The question we’re asking : How do we keep the things government does well without letting it quietly become the thing that takes our freedom?What we’ll see : How Friedman tied economic and political liberty into a single knot, and followed that knot into the most concrete corners of ordinary life.
Table of contents
01Chapter 1 — The two freedoms that turn out to be one
Friedman opens by going after a distinction almost everyone in 1962 took for granted: that there was economic freedom on one side, political freedom on the other, and that a society might sensibly sacrifice some of the first to secure more of the second. The democratic socialist of the period believed exactly this — that you could nationalize industry, plan the economy, and still hold free elections and a free press. Friedman thought this was not just wrong but close to impossible, and most of the book is an attempt to show why.
His claim is that economic arrangements are themselves a form of freedom, and also the precondition for the political kind. The freedom to choose your job, spend your money as you like, start a business, or simply quit one employer for another — these are not lesser liberties hiding beneath the noble ones. They are liberties. And a person who depends entirely on the state for a paycheck, a permit, or a printing press is not in a strong position to criticize that state.
02Chapter 2 — The state as referee, not player
If the market guards freedom, what is government for? Friedman is no anarchist, and he spends real effort defining the legitimate jobs of the state rather than wishing it away. The market needs rules, and rules need an enforcer. Someone has to define property, adjudicate disputes, enforce contracts, and provide the framework of law within which voluntary exchange can happen at all. The image he reaches for is government as a referee — setting and enforcing the rules of the game, not stepping onto the field to decide who wins.
He grants a few genuine exceptions where markets fail and the state has a real role. There are what economists call neighborhood effects, where one person's action imposes costs on others who never agreed to bear them — pollution being the classic case — and a market price cannot capture that on its own. There are technical monopolies, where competition is impractical. And there are the people who cannot be responsible for themselves, like children or the severely incapacitated, for whom the case for protection is paternal rather than economic. Friedman accepts each of these, though grudgingly, and warns that every one of them is an open door that interests will push wider than the principle allows.

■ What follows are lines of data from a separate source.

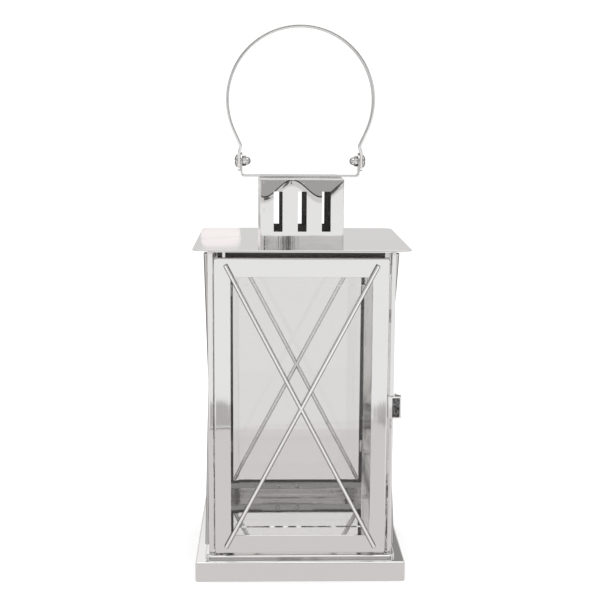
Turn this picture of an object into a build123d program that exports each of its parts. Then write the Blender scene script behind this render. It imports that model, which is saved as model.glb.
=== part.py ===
"""Square polished-steel candle lantern with a hinged glass door and a swinging bail handle.

Frame: origin at the centre of the base's underside, +Z up, the door faces -Y, millimetres.
Each sheet-metal wall, pane, rod and fastener is its own solid, written as its own STEP file.
"""
from build123d import *
from math import acos, atan2, cos, hypot, sin
import os

# Sheet and clearances ----------------------------------------------------------------------
sheet = 0.8                 # body, door, tray and chimney sheet
fold_radius = 1.2           # outside radius of a folded corner
running_gap = 0.08          # radial play of a pin in a hole that turns on it
bolt_gap = 0.10             # radial play of a screw in a fixed hole
side_play = 0.25            # play beside a swinging strap

# Base tray and floor pan -------------------------------------------------------------------
base_height = 15.0
base_margin = 7.0           # base beyond the pan, each side
base_corner = 1.5
base_hem = 6.0              # inturned rim that the lantern stands on
pan_height = 2.6
pan_margin = 3.0            # pan beyond the body, each side
pan_corner = 6.0

# Body walls --------------------------------------------------------------------------------
body_width = 140.0
body_height = 235.9
wall_stile = 15.0
wall_bottom_rail = 15.4
wall_top_rail = 20.5
wall_flange = 6.0           # inward flange of each wall, top and bottom
left_post_lip = 3.8         # front lips that frame the door
right_post_lip = 3.0
top_rail_drop = 2.0
top_rail_shelf = 16.0
door_stop_drop = 12.0       # stop behind the door's top, below the roof

# Roof and chimney --------------------------------------------------------------------------
roof_overhang = 11.0
roof_sheet = 1.0
roof_edge_round = 0.4
roof_corner = 8.0
chimney_width = 64.4
chimney_height = 48.0
chimney_corner = 1.6
chimney_foot = 4.0          # inturned foot welded to the roof
slot_width = 6.8
slot_height = 30.8
slot_pitch = 18.5
slot_rise = 8.5             # slot's lower end above the roof
slot_count = 3
slot_corner = 0.6

# Door --------------------------------------------------------------------------------------
left_door_gap = 0.7
right_door_gap = 1.5
door_bottom_gap = 0.9
door_top_gap = 6.0
door_depth = 7.0
door_stile = 12.5
door_rail = 14.5
hinge_inset = 7.5           # pin axis from the door's hinged edge
pin_radius = 1.6
pin_reach = 4.5             # pin beyond the edge of the door that it enters
pin_collar_radius = 3.0
pin_collar_gap = 0.3

# Clasp -------------------------------------------------------------------------------------
clasp_sheet = 0.8
clasp_height = 17.0
clasp_centre = 116.5        # above the floor of the lantern
clasp_front_gap = 1.2       # leaf in front of the post lip
clasp_reach = 5.9           # leaf beyond the body's side
clasp_tip_gap = 0.8
clasp_bend = 1.4
clasp_bend_depth = 4.2      # where its end turns in, behind the door's front
clasp_tip_depth = 8.4       # where it touches the side
clasp_end_depth = 11.2
clasp_flare = 1.6

# Glass and what holds it -------------------------------------------------------------------
glass_thickness = 2.0
glass_lap = 3.0             # pane behind the edge of its window
tab_sheet = 0.6
tab_height = 10.0
tab_foot = 3.6
tab_lip = 2.4
tab_edge_gap = 0.2
tab_inset = 34.0            # tabs from the ends of the pane
ledge_length = 45.0
ledge_height = 5.2
ledge_depth = 2.4
ledge_offset = -7.5         # ledge's centre, seen from the front
rivet_pitch = 17.0
rivet_radius = 1.2
rivet_head_radius = 2.0
rivet_head_height = 0.8
rivet_head_round = 0.64

# Crossed rods ------------------------------------------------------------------------------
rod_radius = 1.65
rod_end_round = 0.5
door_rod_side = 8.5         # rod ends from the door's edges
door_rod_end = 5.0
wall_rod_side = 10.0        # rod ends from the wall's edges
wall_rod_bottom = 4.4
wall_rod_top = 3.5

# Handle and its bracket --------------------------------------------------------------------
bracket_sheet = 1.2
bracket_width = 14.0
bracket_half_span = 46.7    # outer face of each ear from the centre
bracket_bend = 2.4
ear_radius = 6.5
pivot_rise = 11.0           # pivot above the bracket's floor
handle_thickness = 2.0
handle_width = 8.5
handle_loop_radius = 58.0   # outside of the loop
handle_loop_rise = 47.0     # loop's centre above the pivot
handle_tail = 7.7           # strap below the pivot
handle_neck_bend = 4.0
handle_neck_rise = 11.5     # neck above the pivot
handle_neck_draw = 1.5      # neck nearer the middle than the ends, each side
handle_shoulder_bend = 8.0
screw_radius = 2.0
screw_head_radius = 4.8
screw_head_height = 2.3
screw_dome_rise = 1.65      # point on the head's dome, from its seat and from the axis
screw_dome_radius = 3.0
screw_slot_width = 1.0
screw_slot_length = 4.6
screw_slot_depth = 0.9
nut_flats = 7.0
nut_hex_length = 3.0
nut_length = 6.6
nut_dome_radius = 3.1
nut_wall = 1.2              # closed end of the nut beyond the screw
nut_dome_rise = 0.95        # point on the nut's dome, from its end and from the axis
nut_dome_waist = 2.3

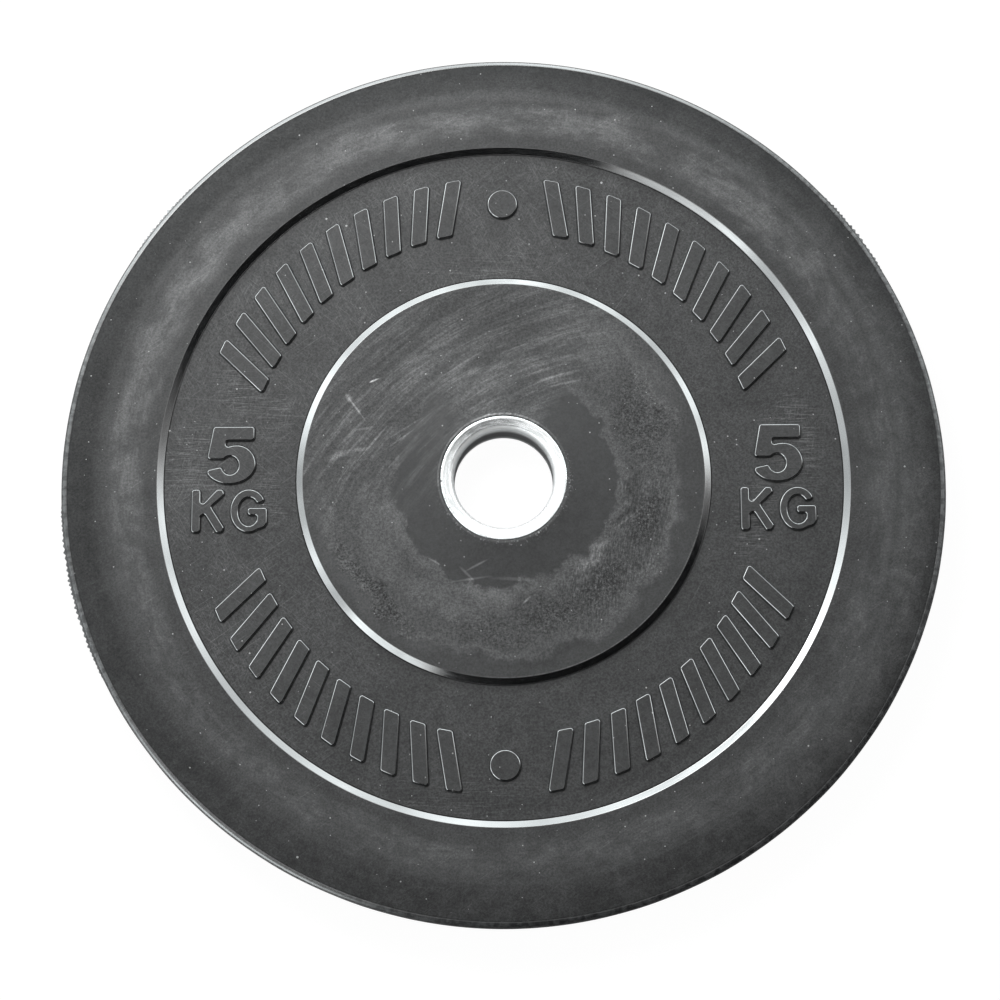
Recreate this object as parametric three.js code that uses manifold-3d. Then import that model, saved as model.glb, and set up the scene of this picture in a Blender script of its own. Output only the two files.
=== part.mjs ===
// Bumper plate: a thin rubber disc moulded round a steel bush that slides on a barbell sleeve.
// Lengths are millimetres and angles are degrees. The plate lies flat: +Z is the bore's axis
// and points out of the front face, and +Y is the top of the marks on that face. The origin is
// on the axis, in the plane that the lower end of the bush stands on.

import * as THREE from 'three';
import { mergeVertices } from 'three/addons/utils/BufferGeometryUtils.js';
import Module from 'manifold-3d';

const wasm = await Module();
wasm.setup();

// Bush
const boreDiameter = 50.6;
const bushWall = 6.6;
const bushLength = 26;
const bushEdgeRound = 0.4;
const bushFlatWidth = 0.9;
const bushDishWidth = 2.6;
const bushDishDepth = 0.7;
const bushThroatDepth = 4;

// Anchor disc, which holds the bush in the rubber
const anchorDiameter = 116;
const anchorThickness = 3;
const anchorHoleMargin = 3.9;
const anchorHoleCount = 8;
const weldWidth = 4;

// Rubber disc: the faces of its hub, web and rim
const plateDiameter = 450;
const bushProudHeight = 0.3;
const hubProudHeight = 0.3;
const hubDiameter = 204.2;
const hubBevelWidth = 10;
const hubBevelDepth = 0.3;
const webDepth = 2;
const wallWidth = 3.1;
const rimWidth = 49.1;
const rimBevelWidth = 18;
const rimBevelDepth = 1.9;
const treadEdgeWidth = 2.9;
const treadEdgeDepth = 2.6;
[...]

03Chapter 3 — The list of things government should stop doing
The most memorable part of the book is the most concrete: a running list of programs Friedman thinks fail their own stated goals and should be scrapped or rethought. He is not gesturing at a vague smaller state. He names things. Farm price supports, tariffs, rent control, minimum-wage laws, the licensing of doctors and barbers, public housing, the regulation of broadcasting, conscription in peacetime, the national parks as federal property — all of it gets the same cold examination, and most of it fails.
His reasoning is consistent. Take occupational licensing, which sounds like consumer protection. Friedman argues it mostly protects existing practitioners from competition, raising prices and shrinking the supply of doctors while doing little for actual quality. Take the minimum wage, sold as help for the poor: by making low-skilled labor more expensive than it produces, he argues, it prices the least employable workers out of jobs entirely, hurting precisely the people it claims to lift. The pattern repeats — a policy named for its good intentions, judged by its results, found to deliver the opposite.
04Chapter 4 — Why the friend of freedom keeps losing the argument
Step back from the particular fights and a strange thing comes into view. Friedman won much of the intellectual contest — flexible exchange rates arrived, the volunteer army replaced the draft, vouchers and cash transfers became respectable, his ideas reshaped how economists and central bankers think. Yet the thing he was fighting, the steadily expanding state, kept expanding through it all. The book grows in influence while losing on the ground. Friedman himself noticed this and tried to explain it in later editions, and the explanation is the most useful thing in the whole project.
His answer is that freedom is structurally outmatched in the political arena. The cost of any single intervention is spread thinly across millions who barely notice it, while the benefit is concentrated on a few who feel it intensely and organize to defend it. The tariff helps one industry visibly and taxes every consumer invisibly. The license protects a known guild and excludes unknown newcomers who never get to complain because they never get in. Each measure is small; each beneficiary is motivated; each victim is diffuse. So the ratchet only turns one way.
05Conclusion
The book that no major paper bothered to review in 1962 has now sold past half a million copies in English and traveled into eighteen languages, and it did so without ever softening its central claim. Friedman never separated economic freedom from political freedom, never treated the market as a regrettable necessity to be corrected, and never pretended that good intentions were the same as good results. He held that the competitive market was both a freedom in itself and the soil in which the other freedoms grow, and he was willing to follow that conviction into territory — schools, money, the draft, the licensing of barbers — where most philosophers never bother to go.